>> START Data shown

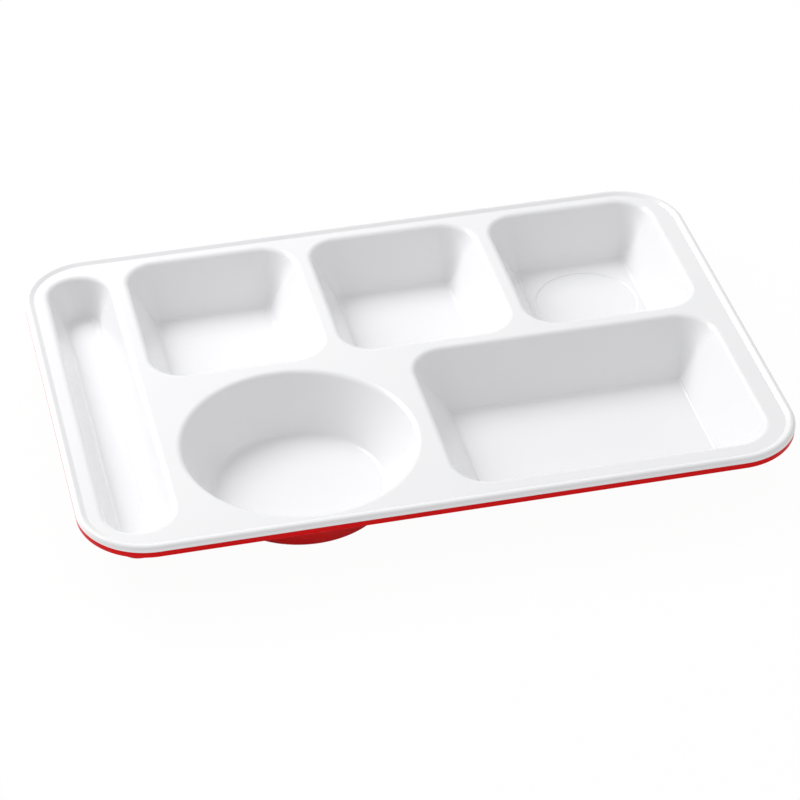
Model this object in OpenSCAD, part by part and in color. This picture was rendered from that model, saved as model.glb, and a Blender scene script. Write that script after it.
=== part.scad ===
// Divided compartment plate in two colours of moulded melamine: a cutlery trough, three small
// wells, one round bowl and one large well. Millimetres. The origin is on the table, under the
// middle of the plate. X runs to the right, Y to the back and Z up.

/* [Plate] */
// Length of the plate, left to right
plate_length = 370; // [362:1:440]
// Width of the plate, front to back
plate_width = 256; // [248:1:290]
// Height from the table to the crest of the lip
plate_height = 33; // [30:0.5:42]
// Radius of the four outer corners
plate_corner = 36; // [28:1:38]

/* [Layers] */
// Thickness of the white top layer
white_skin = 2; // [1.4:0.1:2.6]
// Thickness of the red under layer
red_skin = 1.2; // [0.8:0.1:1.3]

/* [Rim] */
// Width of the raised lip
lip_width = 5.4; // [5:0.1:6.4]
// Flat land between the lip's foot and the bowl
lip_land = 0.9; // [0.2:0.1:1.6]
// Height of the lip's crest above the deck
lip_rise = 1.2; // [0.6:0.1:1.8]
// Height of the whole edge, both colours together
edge_height = 6.8; // [6:0.1:9]
// Radius over the top of the edge
edge_round = 2.2; // [1.4:0.1:2.3]
// How far the red edge stands back from the white one
edge_step = 0.2; // [0.1:0.1:0.6]
// Width of the red bead under the lip
bead_width = 5; // [4:0.1:5.4]

/* [Wells] */
// Flat land between two wells
divider = 3.8; // [3.2:0.1:6]
// Radius where a wall turns over on to the deck
crown = 4; // [3.8:0.1:4.4]
// Radius at the foot of a wall
root = 3; // [2.5:0.5:5]

/* [Cutlery trough] */
// Land between the left edge of the plate and the trough
left_margin = 10.3; // [8.5:0.1:14]
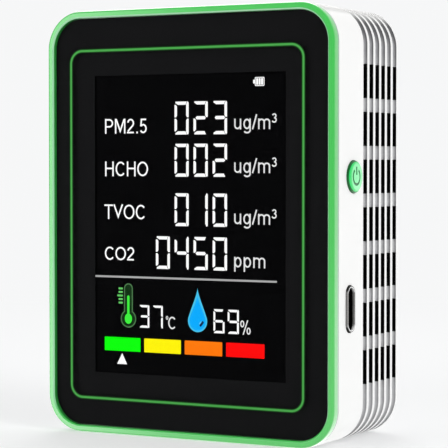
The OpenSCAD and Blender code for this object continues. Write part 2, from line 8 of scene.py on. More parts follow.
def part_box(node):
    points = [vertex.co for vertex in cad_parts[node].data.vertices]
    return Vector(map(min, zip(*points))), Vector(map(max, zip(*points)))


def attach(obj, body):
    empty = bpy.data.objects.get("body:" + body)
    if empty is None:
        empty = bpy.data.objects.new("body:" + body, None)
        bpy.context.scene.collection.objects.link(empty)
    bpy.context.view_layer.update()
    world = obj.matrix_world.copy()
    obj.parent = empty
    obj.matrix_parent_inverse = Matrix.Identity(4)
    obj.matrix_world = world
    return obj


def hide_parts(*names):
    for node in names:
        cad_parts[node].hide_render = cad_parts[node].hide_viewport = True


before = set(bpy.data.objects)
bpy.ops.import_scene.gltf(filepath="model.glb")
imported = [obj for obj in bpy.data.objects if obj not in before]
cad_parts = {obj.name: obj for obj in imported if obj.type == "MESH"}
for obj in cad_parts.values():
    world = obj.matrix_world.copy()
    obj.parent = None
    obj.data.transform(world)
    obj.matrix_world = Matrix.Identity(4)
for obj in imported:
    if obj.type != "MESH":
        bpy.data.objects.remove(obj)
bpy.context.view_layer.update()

# The object is an upright air quality monitor. +X is to the right seen from the front, its front
# faces -Y, +Z is up and the origin is the middle of its underside. Lengths below are in millimetres
# unless a name says otherwise, and MM turns them into Blender's metres.
MM = 0.001

# ---------------------------------------- places taken from the frame

FRAME_LOW, FRAME_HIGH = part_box("front_frame")
SHELL_LOW, SHELL_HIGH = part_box("rear_shell")
PANEL_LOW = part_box("front_panel")[0]
MASK_LOW, MASK_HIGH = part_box("panel_mask")
GLASS_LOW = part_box("lcd_glass")[0]
LINER_LOW, LINER_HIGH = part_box("vent_liner")
BUTTON_LOW, BUTTON_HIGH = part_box("power_button")
PORT_LOW, PORT_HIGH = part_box("usb_shell")

CASE_W = (FRAME_HIGH.x - FRAME_LOW.x) / MM
CASE_H = (FRAME_HIGH.z - FRAME_LOW.z) / MM
MIDDLE_Z = CASE_H / 2
BUTTON_AXIS = ((BUTTON_LOW.y + BUTTON_HIGH.y) / 2, (BUTTON_LOW.z + BUTTON_HIGH.z) / 2)

# ---------------------------------------- sizes of the case

CORNER_R = 7.7
WALL = 2.0
LIP = 1.4
BEVEL = 0.25
FRAME_SEAM = SHELL_LOW.y
SLOT_LENGTH = 6.7
SLOT_PITCH = 9.4
SIDE_SLOTS = 7
TOP_SLOTS = 4
SYMBOL_CUT = 0.15
SYMBOL_REACH = 2.0
PORT_R = 1.55
GROOVE_REACH = 0.65  # how far behind the liner the last groove can reach

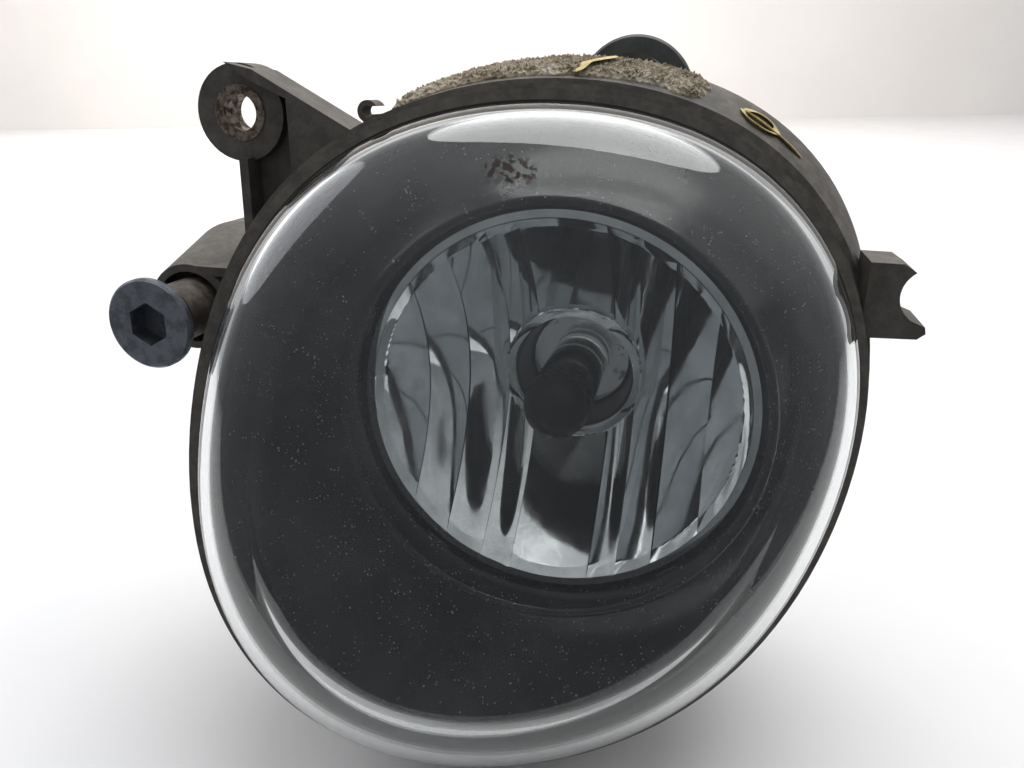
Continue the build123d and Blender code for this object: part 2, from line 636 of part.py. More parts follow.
def housing_shell():
    outer = drum(0.0, 0.0) + tower(0.0) + ear_and_webs() + side_fork()
    flat_z = (SCREW_Z + HOOD_FLAT[0], SCREW_Z + HOOD_FLAT[1])
    outer += block((SCREW_X, HOOD_FLAT_END_X), (HOOD_FRONT_Y, TOWER_FULL_Y), flat_z)
    outer += rod_y(VENT_X, VENT_Z, FOAM_BACK_Y, VENT_SPIGOT_END_Y, VENT_SPIGOT_RADIUS)
    inner = drum(-WALL, -WALL)
    shell = outer - inner - tower(-WALL)
    window_y = (WALL_BACK_Y, PIVOT_Y + SOCKET_HALF_LENGTH + 2 * AIM_TRAVEL)
    shell -= block(WINDOW_X, window_y, (SCREW_Z - WINDOW_HALF_HEIGHT, SCREW_Z + WINDOW_HALF_HEIGHT))
    hood_inside = [
        (0, HOOD_FRONT_Y - 1),
        (HOOD_FRONT_RADIUS - HOOD_WALL, HOOD_FRONT_Y - 1),
        (HOOD_FRONT_RADIUS - HOOD_WALL + 1, TOWER_WALL_Y),
        (0, TOWER_WALL_Y),
    ]
    shell -= turned(hood_inside, SCREW_X, SCREW_Z)
    shell -= rod_y(SCREW_X, SCREW_Z, TOWER_WALL_Y - 1, WALL_BACK_Y + 1, SLEEVE_RADIUS)
    shell -= rod_y(EAR_X, EAR_Z, EAR_FRONT_Y - 1, EAR_FRONT_Y + EAR_THICKNESS + 1, EAR_SLEEVE_RADIUS)
    shell -= rod_y(0, 0, PIVOT_Y + 20, REAR_COLLAR_END_Y, REAR_BORE)
    rear_wall_y = REAR_Y - WALL
    collar = rod_y(0, 0, rear_wall_y, REAR_COLLAR_END_Y, REAR_BORE + COLLAR_WALL)
    shell += collar - rod_y(0, 0, rear_wall_y, REAR_COLLAR_END_Y, REAR_BORE)
    shell -= rod_y(VENT_X, VENT_Z, PIVOT_Y + 16, VENT_SPIGOT_END_Y - MEMBRANE_THICKNESS, VENT_BORE)
    shell -= rod_y(VENT_X, VENT_Z, VENT_SPIGOT_END_Y - 2, VENT_SPIGOT_END_Y + 1, VENT_BORE + 1)
    for start in (POST_INNER, -POST_INNER - POST_WIDTH):
        run = (PIVOT_Y - POST_HALF_LENGTH, PIVOT_Y + POST_HALF_LENGTH)
        post = block((start, start + POST_WIDTH), run, (-80, PIVOT_Z + POST_HALF_LENGTH)) & drum(-WALL / 2, -WALL / 2)
        shell += post - rod_x(PIVOT_Y, PIVOT_Z, start - 1, start + POST_WIDTH + 1, PIN_RADIUS + BUSH_WALL)
    floor_front = -LENS_SKIRT - SEAL_BED
    inner_edge = -LENS_WALL - INNER_WALL_GAP
    groove_out = SEAL_THICKNESS + GROOVE_WALL
    shell += rim_ring(FLANGE_GROW, inner_edge - INNER_WALL, -FLANGE_DEPTH, floor_front)
    shell += rim_ring(inner_edge, inner_edge - INNER_WALL, floor_front, INNER_WALL_FRONT)
    shell += rim_ring(FLANGE_GROW, SEAL_THICKNESS, floor_front, -FLANGE_STEP)
    shell += rim_ring(groove_out, SEAL_THICKNESS, -FLANGE_STEP, -GROOVE_LIP)
    return shell + curled_hook()


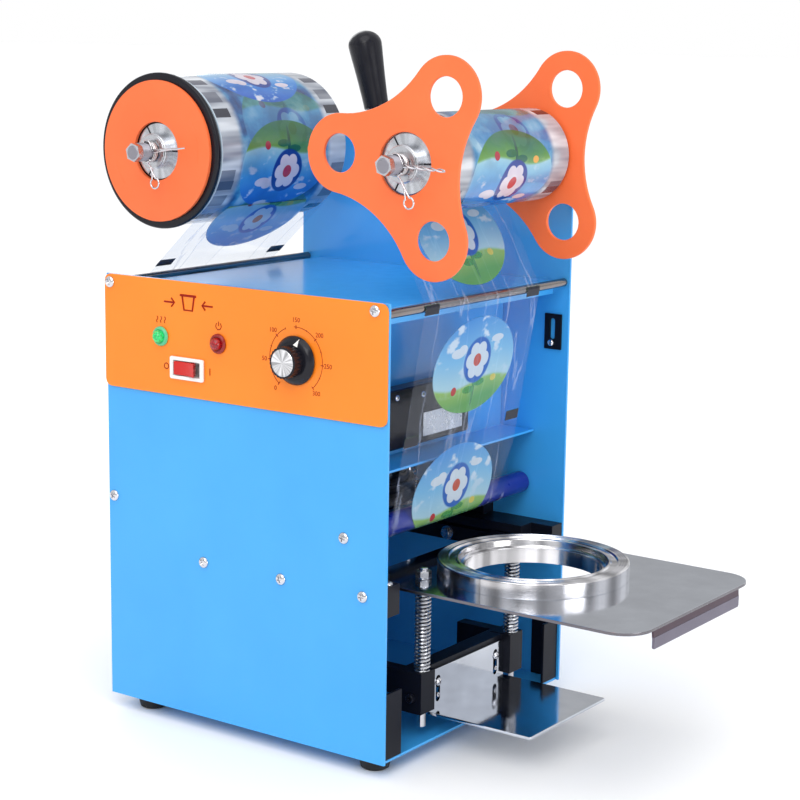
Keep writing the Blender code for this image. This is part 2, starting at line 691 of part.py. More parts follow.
def build_reels(supply_pivot, take_up_pivot):
    """Both reels: a hub sleeve on the spindle, the film wound on it, and its side discs."""
    near = DISC_NEAR_X
    roll_x = FILM_HALF_WIDTH
    ring_disc(
        "supply_disc", near, near + DISC_GAUGE, DISC_HOLE_R, SUPPLY_DISC_R, SUPPLY, "orange_plastic",
        supply_pivot)
    plate_x = near + DISC_GAUGE + GAP
    ring_disc(
        "supply_flange", plate_x, plate_x + 0.004, HUB_R + GAP, SUPPLY_FLANGE_R, SUPPLY,
        "black_plastic", supply_pivot)
    ring_disc(
        "supply_film_roll", -roll_x, roll_x, HUB_R + GAP, SUPPLY_ROLL_R, SUPPLY, "printed_film",
        supply_pivot)
    ring_disc(
        "take_up_film_roll", -roll_x, roll_x, HUB_R + GAP, TAKE_UP_ROLL_R, TAKE_UP, "printed_film",
        take_up_pivot)

    lobed_disc("take_up_disc_near", near, math.pi - math.radians(55), take_up_pivot)
    lobed_disc("take_up_disc_far", DISC_FAR_X, math.pi - math.radians(60), take_up_pivot)

    for name, place, low_x, pivot in (("supply_hub", SUPPLY, plate_x, supply_pivot),
                                      ("take_up_hub", TAKE_UP, near + DISC_GAUGE + GAP, take_up_pivot)):
        far = DISC_FAR_X - GAP
        flange = far - 0.0018
        profile = [
            (HUB_BORE_R, near - 0.0035), (HUB_NOSE_R, near - 0.0035), (HUB_NOSE_R, low_x - GAP),
            (HUB_R, low_x - GAP), (HUB_R, flange), (HUB_FLANGE_R, flange), (HUB_FLANGE_R, far),
            (HUB_BORE_R, far)
        ]
        turned(name, profile, "X", place, "aluminium", pivot, 24)


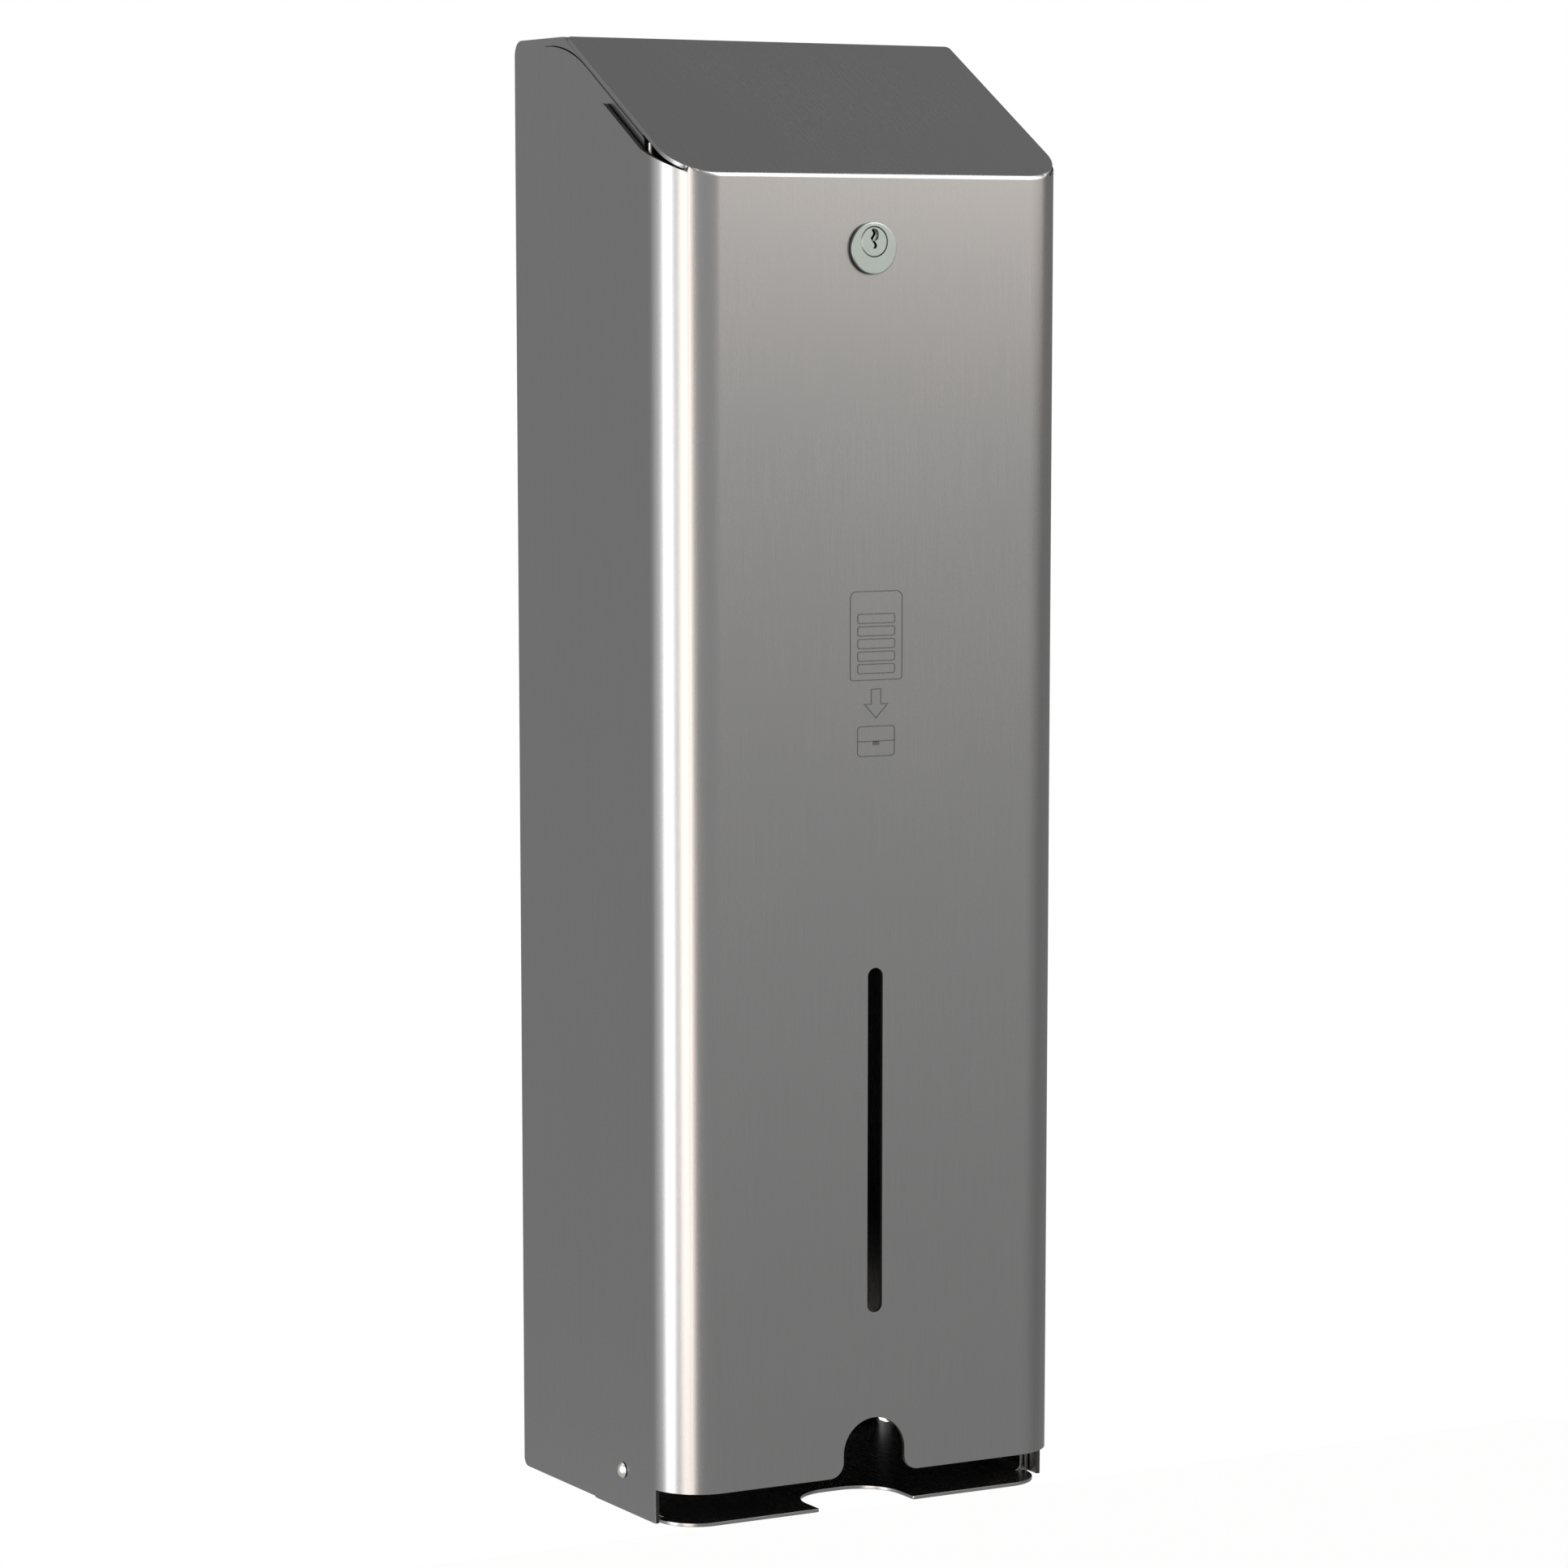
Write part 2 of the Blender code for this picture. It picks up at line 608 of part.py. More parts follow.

>> END Data shown

Objective:
Set down the lines above as they stand, starting with the first line and ending with the line that contains "red_skin = 1.2; // [0.8:0.1:1.3]".

Solution:
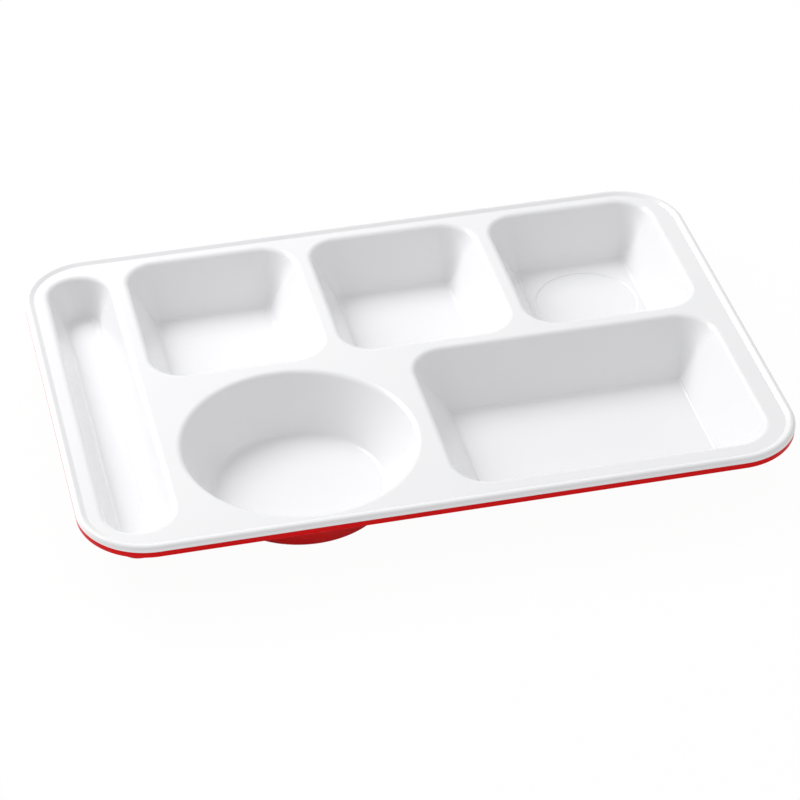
Model this object in OpenSCAD, part by part and in color. This picture was rendered from that model, saved as model.glb, and a Blender scene script. Write that script after it.
=== part.scad ===
// Divided compartment plate in two colours of moulded melamine: a cutlery trough, three small
// wells, one round bowl and one large well. Millimetres. The origin is on the table, under the
// middle of the plate. X runs to the right, Y to the back and Z up.

/* [Plate] */
// Length of the plate, left to right
plate_length = 370; // [362:1:440]
// Width of the plate, front to back
plate_width = 256; // [248:1:290]
// Height from the table to the crest of the lip
plate_height = 33; // [30:0.5:42]
// Radius of the four outer corners
plate_corner = 36; // [28:1:38]

/* [Layers] */
// Thickness of the white top layer
white_skin = 2; // [1.4:0.1:2.6]
// Thickness of the red under layer
red_skin = 1.2; // [0.8:0.1:1.3]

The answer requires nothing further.